Nel 2000, quando Jason Blum si accorgerà che il genere horror era stato saccheggiato a un punto tale da non spaventare più nessuno, ecco che nascerà la Blumhouse Productions, atta perlopiù a sostenere la realizzazione di film horror indipendenti ma genuini, ingegnosi nel recuperare la logica primigenia dei predecessori: esploderanno così (tra gli altri) fenomeni di successo come Paranormal Activity o Insidious.
Giovanni Chessari, Vincitore del Premio Scrivere di Cinema

Ma è solo nel 2017 che arriva Auguri per la tua morte, seguìto adesso da Ancora auguri per la tua morte (guarda la video recensione), doppia operazione con cui la Blumhouse sembra chiedersi se e in che modo sia possibile concepire oggi lo slasher movie. In tal senso il regista Christopher Landon, ben consapevole dei rischi in cui incorre una simile iniziativa, ha scelto di imboccare la via dell'omaggio parodistico piuttosto che quella dell'imitazione schietta.
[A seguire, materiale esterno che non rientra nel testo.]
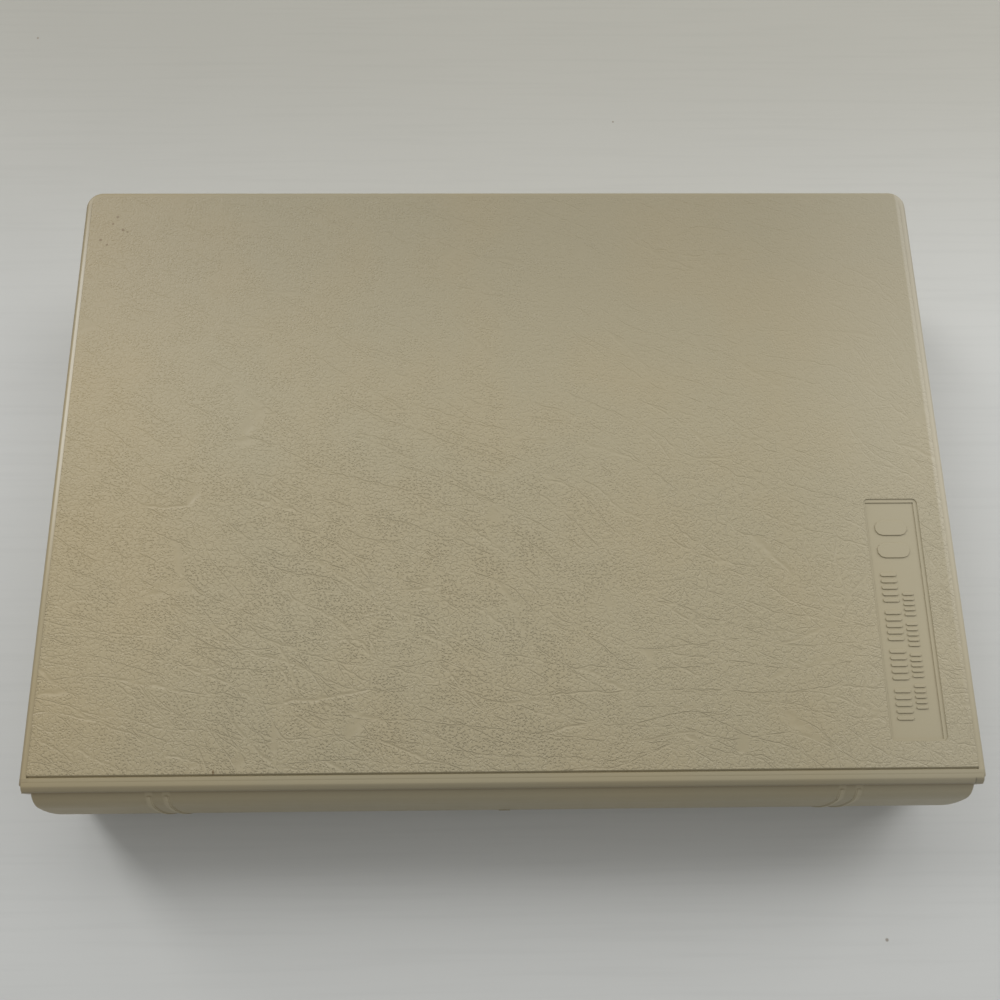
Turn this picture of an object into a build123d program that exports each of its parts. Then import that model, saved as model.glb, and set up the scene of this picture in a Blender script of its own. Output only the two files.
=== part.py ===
"""Book-style library case for ten 3.5 inch floppy disks, closed and lying on its back.

The outer shell is one polypropylene moulding in three stiff panels: a back shell with the
walls of the box, a rounded spine and a front cover. Two thin webs, the living hinges, join
them, so the case opens like a book. Inside, each of two bays holds a rack insert, where
five disks lean in a row of notches.

The disks set the size of the case: their width sets its width, and their length and
thickness set how far they lean under the cover and how deep the box is.

The origin is the centre of the footprint, on the table. X runs along the spine, +Y points
from the spine to the free edge and +Z is up. All sizes are in millimetres.
"""
import math
import os

from build123d import *

# The disks that the case holds
disk_width = 90.0
disk_length = 94.0
disk_thickness = 3.3
disks_per_rack = 5
disk_slack = 0.06
disk_side_play = 0.65
disk_end_play = 0.5
disk_headroom = 0.35

# Outside of the closed case
case_height = 37.0
spine_bulge = 5.25

# Boards: the flat of the front cover and of the back shell
board_thickness = 1.7
board_corner = 4.0
board_edge_round = 1.1
hinge_corner_round = 0.5
board_overhang = 2.8
lip_depth = 4.0
lip_wall = 1.4
lip_rim_round = 0.3

# Grained field, raised on the outer face of each board
field_rise = 0.3
field_margin = 1.7
field_hinge_margin = 2.1
field_edge_bevel = 0.12
groove_width = 0.5
groove_depth = 0.35

# Box walls that stand on the back shell
spine_gap = 1.2
wall = 1.4
wall_corner = 1.6
wall_rim_round = 0.35
wall_headroom = 0.4
divider = 1.4
divider_dip_length = 62.0
divider_dip_depth = 9.0

# Snap between the lip of the cover and the front wall
snap_length = 16.0
snap_spacing = 118.0
snap_height = 0.9
snap_gap = 0.1
catch_proud = 0.5
nib_proud = 0.45
nib_rise = 0.45

# Living hinges
web_thickness = 0.45
web_radius = 1.25
web_sink = 0.1
web_end_inset = 0.6

# Spine
spine_wall = 1.5
spine_clearance = 0.15
flange_corner = 1.5
pillow_shoulder = 0.45
pillow_flank = 4.3
pillow_crown = 1.1
pillow_end_round = 0.7
pillow_overhang = 0.75
rib_width = 1.2
rib_proud = 0.2
rib_start = 0.9
rib_pair_offset = 73.0
rib_pair_pitch = 3.6
gate_radius = 1.3
gate_proud = 0.15

# Label field, let into the grain near the right edge of the cover in two steps
label_width = 12.25
label_length = 53.85
label_side_margin = 7.4
label_hinge_margin = 7.55
label_corner = 1.1
label_step = 0.25
label_ledge = 0.85
label_near_ledge = 0.45

# Small nub that the mould leaves on the free edge of the cover
nub_length = 2.2
nub_proud = 0.2
nub_height = 1.0
nub_x = 71.9

# Rack inserts
rack_floor = 1.0
rack_flange = 1.0
rack_skin = 1.2
rack_clearance = 0.25
rack_land = 0.5
rack_rib = 1.2
rack_rib_count = 3
ramp_ledge = 3.0
cheek = 1.4
cheek_front_height = 11.0
cheek_headroom = 1.2
hold_nib_length = 7.0
hold_nib_height = 1.8
hold_nib_proud = 0.9
hold_nib_gap = 0.1
hold_nibs_per_side = 3

# How far the disks lean, so that they fill the height under the cover
rack_floor_z = board_thickness + rack_floor
notch_rise = disk_thickness + disk_slack
lean_height = case_height - board_thickness - rack_floor_z - disk_headroom
lean = math.asin(lean_height / math.hypot(disk_length, notch_rise)) - math.atan2(notch_rise, disk_length)
lean_sin = math.sin(lean)
lean_cos = math.cos(lean)
notch_pitch = notch_rise / lean_sin

# Width and depth that follow from the disks
channel_width = disk_width + 2 * disk_side_play
rack_width = channel_width + 2 * cheek + 2 * rack_flange
wall_x = divider / 2 + rack_width + 2 * rack_clearance + wall
half_width = wall_x + board_overhang
rack_run = disk_length * lean_cos + (disks_per_rack - 1) * notch_pitch + notch_rise * lean_sin
box_depth = 2 * wall + disk_end_play + rack_run + rack_land + rack_clearance
cover_reach = spine_gap + box_depth + board_overhang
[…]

D'altra parte aggiornare alla contemporaneità le ragioni profonde di un lavoro come Halloween sarebbe stato impossibile. Di fatto quello era un prodotto che nasceva da urgenze politiche figlie esclusive del suo tempo: a tre anni dalla conclusione della guerra in Vietnam, il massacro operato da Michael Myers diventava metafora di un paese che aveva mandato a morire al fronte i propri ragazzi; inoltre, Laurie Strode inaugurava la mitologia femminista della Final Girl, la ragazza timida e spaurita che, rivelando un inedito coraggio, alla fine era l'unica sopravvissuta al macello umano circostante.